When you first look at the phone, it is sleek and smooth. There is no wasted space on the screen. It was a bit of a change moving from a phone with a home button to one where you have to find it at the bottom, but that change is pretty easy to make. The home screen layout on an Android is different from an iPhone and the way you navigate through apps is somewhat different, but it is like driving a different car. It is the same mechanics, you just have to get used to the new system.
The main feature that matter to us are the sound and the camera, which they are pushing HARD. First let’s talk the sound.
The phone has a headphone jack. So for those of you with iPhones who don’t want to give up a headphone jack (like me) you are in luck. You lose sound quality when listening to audio on Bluetooth and if you work in music or make it, that extra bit of quality matters. Buying extra dongles for your headphones are not needed here.
It also comes with stereo speakers (not studio monitors, but good ones for a phone) and Dolby Atmos support, which make sure your videos sound like they aren't were played back to you on a potato. So when you are lying in bed or on your couch flipping through your on Facebook, Instagram or checking out old concert videos on your phone that hopefully now don’t look like crap, the sound will be a bit better than before.
Photos & Video:
This is the big point that Samsung has been trying to get across with the phone. They want this phone to blow others out of the water with its camera. Coming from an iPhone SE, the difference is remarkable. It shoots incredibly well in low light and the picture is super clear. This is important for concerts, where you likely won’t have good light, though shots in dark clubs where alcohol and drugs may be in play won’t ever look good, no matter your camera. Put the phone away on the club dancefloor.
The 9s+ has a telephoto lens, which gives it portrait mode and more range with the camera, but the regular camera comes with dual Aperature mode, the first for a phone.

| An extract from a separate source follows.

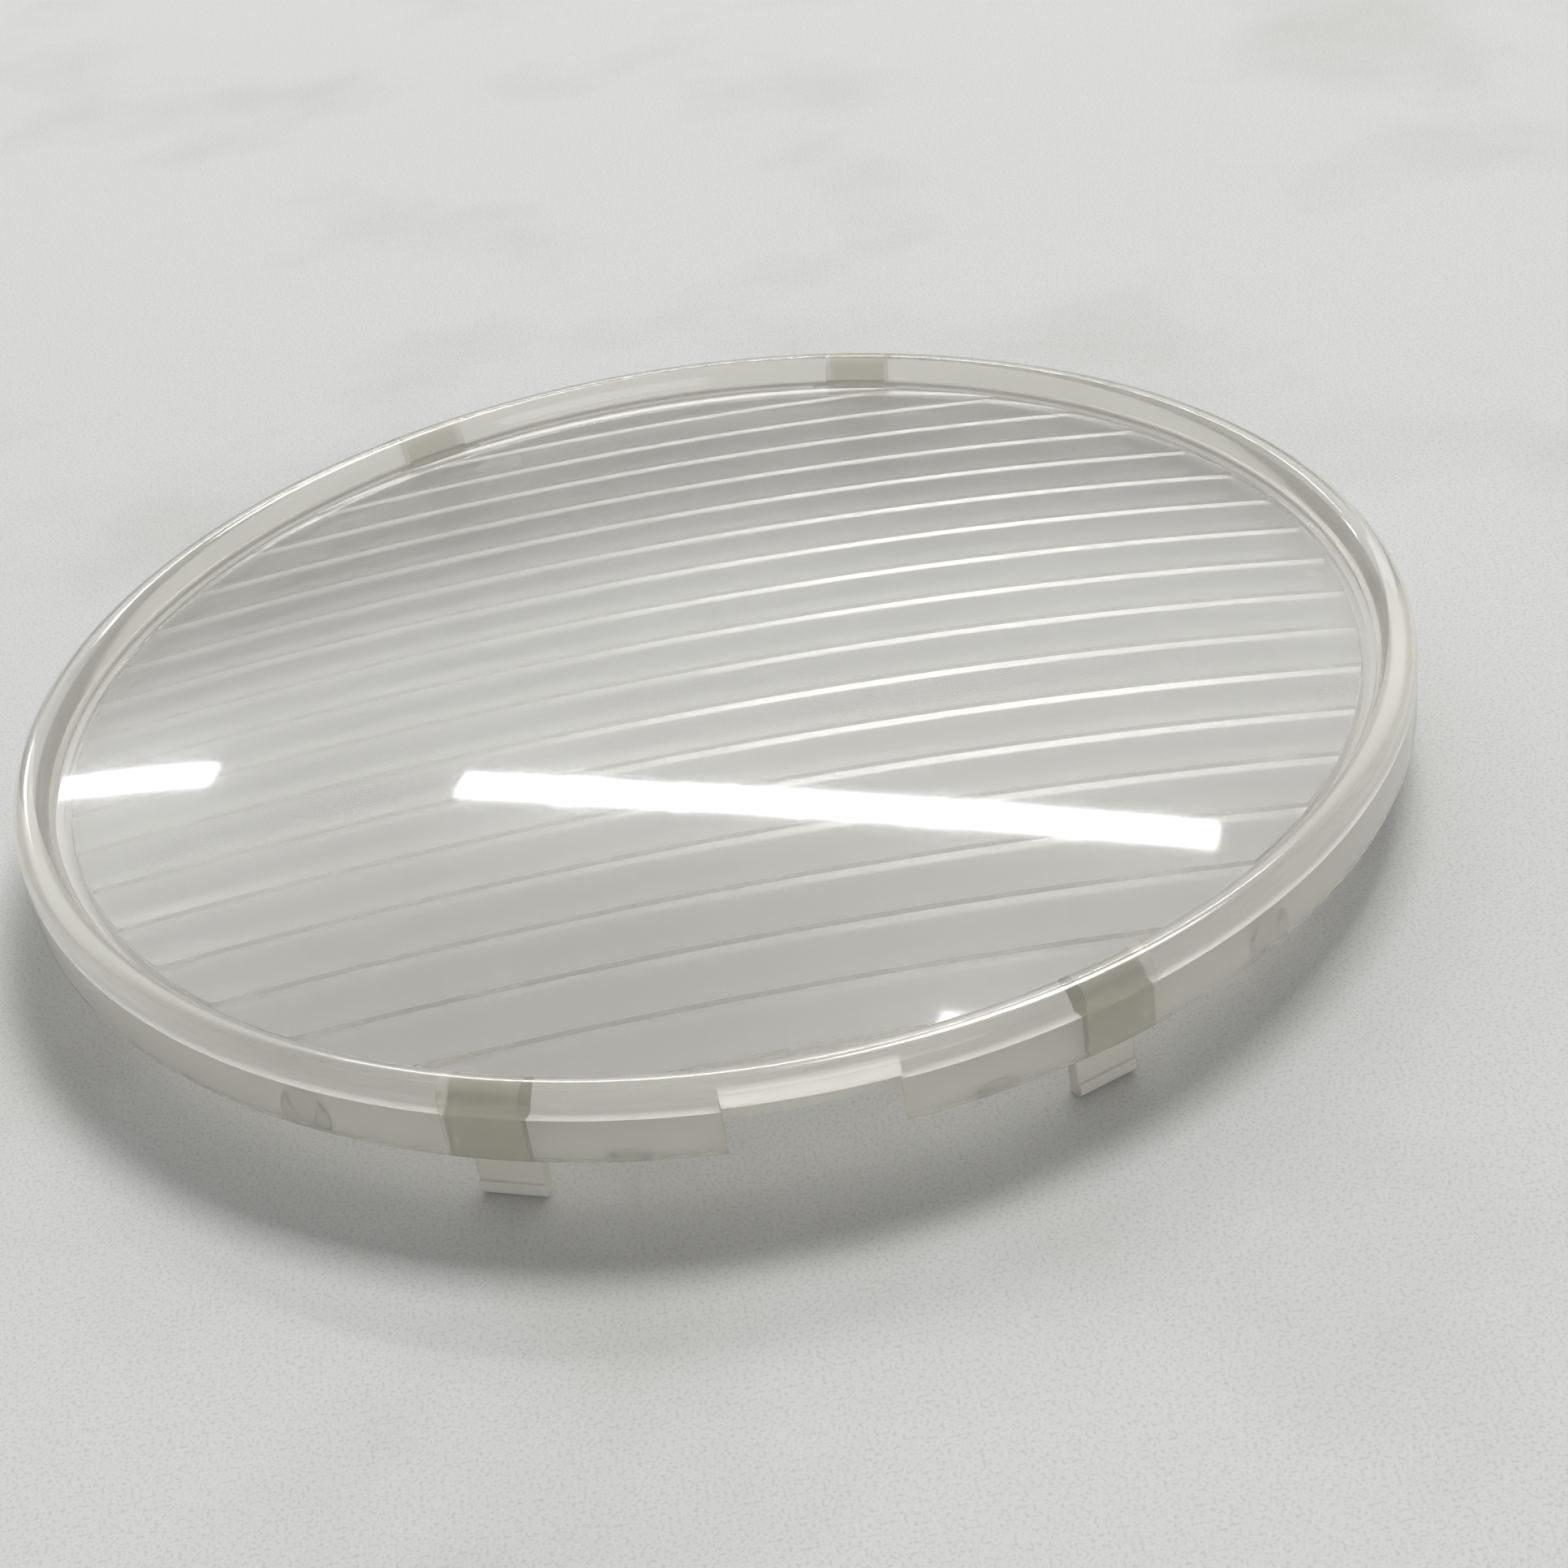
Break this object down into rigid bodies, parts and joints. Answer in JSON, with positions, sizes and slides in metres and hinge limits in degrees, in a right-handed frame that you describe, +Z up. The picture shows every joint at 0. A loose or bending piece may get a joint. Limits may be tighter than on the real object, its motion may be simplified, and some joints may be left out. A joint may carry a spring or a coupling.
{
  "type": "round snap-in lamp lens",
  "caption": "Round clear plastic lamp lens: a domed disc fluted underneath, a hollow rim with a pry notch, and snap hooks below.",
  "frame": {"origin": "on the surface it stands on, under the centre of the lens", "axes": "+Z up out of the domed face, -Y toward the pry notch, flutes along X"},
  "size_m": [0.1016, 0.1016, 0.0117],
  "materials": {
    "clear_lens": "glossy clear face, satin flutes underneath",
    "milky_rim": "clear plastic over a satin channel, looks milky",
    "leg_plastic": "solid clear plastic, looks grey-tan through its depth",
    "hook_plastic": "solid clear plastic, faintly tan"
  },
  "bodies": {
    "lens_body": {"fluted_lens": "clear_lens", "locating_wall": "milky_rim", "rim_skirt": "milky_rim", "leg_front_left": "leg_plastic", "leg_front_right": "leg_plastic", "leg_back_left": "leg_plastic", "leg_back_right": "leg_plastic", "ejector_pads": "milky_rim"},
    "snap_front_left": {"hook_front_left": "hook_plastic"},
    "snap_front_right": {"hook_front_right": "hook_plastic"},
    "snap_back_left": {"hook_back_left": "hook_plastic"},
    "snap_back_right": {"hook_back_right": "hook_plastic"}
  },
  "joints": [
    {"name": "flex_front_left", "type": "hinge", "parent": "lens_body", "child": "snap_front_left", "pos_m": [-0.01835, -0.04431, 0.005], "axis": [0.9239, -0.3827, 0], "range_deg": [0, 8], "stiffness_Nm_per_rad": 0.5},
    {"name": "flex_front_right", "type": "hinge", "parent": "lens_body", "child": "snap_front_right", "pos_m": [0.01835, -0.04431, 0.005], "axis": [0.9239, 0.3827, 0], "range_deg": [0, 8], "stiffness_Nm_per_rad": 0.5},
    {"name": "flex_back_left", "type": "hinge", "parent": "lens_body", "child": "snap_back_left", "pos_m": [-0.01835, 0.04431, 0.005], "axis": [-0.9239, -0.3827, 0], "range_deg": [0, 8], "stiffness_Nm_per_rad": 0.5},
    {"name": "flex_back_right", "type": "hinge", "parent": "lens_body", "child": "snap_back_right", "pos_m": [0.01835, 0.04431, 0.005], "axis": [-0.9239, 0.3827, 0], "range_deg": [0, 8], "stiffness_Nm_per_rad": 0.5}
  ]
}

This allows users to switch between F1.5 mode/ F2.4 mode. In the “pro” mode where you can find Aperature, there is are also other little perks for photographer people like ISO, focus, color correction tools like saturation and other ways to change the way your photos look.
The Aperature mode gives those who are really into cameras a chance to take some better photos with their phones. You can’t always have your camera on you, so this gives you a little extra bump when taking photos and adjusting your shot.

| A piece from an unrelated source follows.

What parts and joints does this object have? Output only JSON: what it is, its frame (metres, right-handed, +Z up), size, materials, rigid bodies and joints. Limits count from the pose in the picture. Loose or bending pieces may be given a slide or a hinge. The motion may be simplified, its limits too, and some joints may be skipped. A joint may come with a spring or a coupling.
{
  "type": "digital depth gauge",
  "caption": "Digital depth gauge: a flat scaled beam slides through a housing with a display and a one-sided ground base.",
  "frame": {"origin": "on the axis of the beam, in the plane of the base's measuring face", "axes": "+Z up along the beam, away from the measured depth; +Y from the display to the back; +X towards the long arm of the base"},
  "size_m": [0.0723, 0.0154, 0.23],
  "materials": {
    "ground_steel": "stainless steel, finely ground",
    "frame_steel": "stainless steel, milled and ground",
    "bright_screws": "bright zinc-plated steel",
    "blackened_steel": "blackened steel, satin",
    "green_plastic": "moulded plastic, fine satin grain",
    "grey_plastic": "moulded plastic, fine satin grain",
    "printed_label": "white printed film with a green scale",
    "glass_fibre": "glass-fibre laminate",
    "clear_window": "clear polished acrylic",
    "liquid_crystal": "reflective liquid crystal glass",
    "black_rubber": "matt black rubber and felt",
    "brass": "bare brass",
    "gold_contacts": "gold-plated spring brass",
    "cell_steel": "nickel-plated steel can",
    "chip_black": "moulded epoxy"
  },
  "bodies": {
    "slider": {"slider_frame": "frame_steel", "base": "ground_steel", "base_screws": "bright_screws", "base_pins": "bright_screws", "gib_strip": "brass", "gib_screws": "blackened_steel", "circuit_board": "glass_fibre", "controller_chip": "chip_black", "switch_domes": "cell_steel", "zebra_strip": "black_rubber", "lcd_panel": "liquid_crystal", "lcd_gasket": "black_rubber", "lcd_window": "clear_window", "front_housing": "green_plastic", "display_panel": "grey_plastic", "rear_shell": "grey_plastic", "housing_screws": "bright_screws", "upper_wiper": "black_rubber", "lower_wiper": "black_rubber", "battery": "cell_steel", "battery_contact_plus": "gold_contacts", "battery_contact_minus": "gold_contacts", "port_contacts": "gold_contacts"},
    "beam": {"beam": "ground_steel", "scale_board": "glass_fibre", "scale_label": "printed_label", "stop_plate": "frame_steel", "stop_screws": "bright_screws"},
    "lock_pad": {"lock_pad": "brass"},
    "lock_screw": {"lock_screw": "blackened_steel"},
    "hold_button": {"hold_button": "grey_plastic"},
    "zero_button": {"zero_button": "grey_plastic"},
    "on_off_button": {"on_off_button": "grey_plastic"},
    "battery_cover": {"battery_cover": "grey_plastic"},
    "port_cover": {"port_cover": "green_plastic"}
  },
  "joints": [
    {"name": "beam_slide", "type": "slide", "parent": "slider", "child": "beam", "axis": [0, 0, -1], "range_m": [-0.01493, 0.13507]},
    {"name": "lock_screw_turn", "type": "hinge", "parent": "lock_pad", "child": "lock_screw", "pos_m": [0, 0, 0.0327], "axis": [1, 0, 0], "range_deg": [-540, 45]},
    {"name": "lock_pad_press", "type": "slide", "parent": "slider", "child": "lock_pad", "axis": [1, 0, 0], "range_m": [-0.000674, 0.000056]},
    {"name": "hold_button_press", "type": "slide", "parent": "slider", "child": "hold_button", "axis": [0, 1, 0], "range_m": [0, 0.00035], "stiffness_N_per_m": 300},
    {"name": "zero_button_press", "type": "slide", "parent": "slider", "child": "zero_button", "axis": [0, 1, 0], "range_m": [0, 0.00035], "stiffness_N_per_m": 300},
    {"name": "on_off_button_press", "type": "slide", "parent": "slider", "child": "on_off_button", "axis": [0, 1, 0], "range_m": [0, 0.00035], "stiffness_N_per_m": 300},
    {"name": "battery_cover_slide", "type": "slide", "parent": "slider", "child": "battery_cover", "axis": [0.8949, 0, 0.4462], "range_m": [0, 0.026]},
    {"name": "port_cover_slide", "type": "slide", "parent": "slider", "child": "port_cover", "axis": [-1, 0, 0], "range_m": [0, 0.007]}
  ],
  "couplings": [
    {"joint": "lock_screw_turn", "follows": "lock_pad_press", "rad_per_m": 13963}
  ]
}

The other major improvement on the camera is super slow mo mode. It allows you to take video and slow down sections of it in really good slow motion video. It is only .2 seconds of real time footage that manages to get stretched out to six seconds of footage (see the DJ scratching below). It has a manual mode that allows you to focus on a certain object in your view and you can start and stop the slow motion, or you tap to focus with your phone to help decide when the slow motion video starts.
You can cut up the super slow mo mode videos into the pieces you want and then edit them so the slow mo goes forwards like you filmed it, backwards or “swings” like a slow-mo boomerang.
One thing I found disappointing with super-slow mo was that is was only shot on 720 HD instead of 1080p HD. When you are shooting things that move very quickly, or change suddenly, there are moments when it can get blurry. When put against your other videos or photos, there is a difference. Despite that, the super-slow mo, is the best you will find of other phones on the market.
Another great feature of the phone is Bixby vision. A feature you can access from the “auto” setting on the camera. Within Bixby there are a bunch of different objects that is can look at and identify. It can look at food and give you approximate calorie counts if you want lose some weight. It can look at a picture of a building and tell you where it is, to a certain degree of accuracy. When testing this last Wednesday at an event, there were some issues with this when images got too close together. It can translate text, though it does it word for word, so beware when repeating full phrases back to someone. It can also digitally apply makeup to your face and through a partnership with Sephora, order that makeup on the spot through your Samsung pay account. I looked ridiculous trying on the various lipsticks and blushes, but it isn’t for me.
It seems to be quite good. I used it sparingly during the week and did not charge it at all and only had to charge it after seven days. Though I was not using like a normal phone user who is texting, looking at video and using apps. Still, it won’t shut down overnight when you aren’t using it. It should last through a festival day.
Comparison To Other Phones:
Now comparing it to other brands on the market, the S9 doesn’t run away from the pack. Only the S9+ has portrait mode, which comes from the extra rearview camera if you want to focus on one object in an image like yourself or more importantly a pet. It has not upgraded its front-facing camera for selfies, which lags behind the Pixel 2. It has a “selfie mode” to take portrait style photos from the front, but the tech is not updated form the S8.
Despite that, the super-slow motion camera is top of the line, Dolby Atmos and dual aperature help set this phone apart.
For a music fan, if you want a phone with good sound (as good as a phone can get) and a great camera with the screen to show those pictures in great quality, the Samsung S9 is for you.
It will cost you $720 for the Samsung S9 and then $830 for the S9+, so judge your finances and current phone situation when thinking of an upgrade. The phone is available for pre-order and will be released on March 14.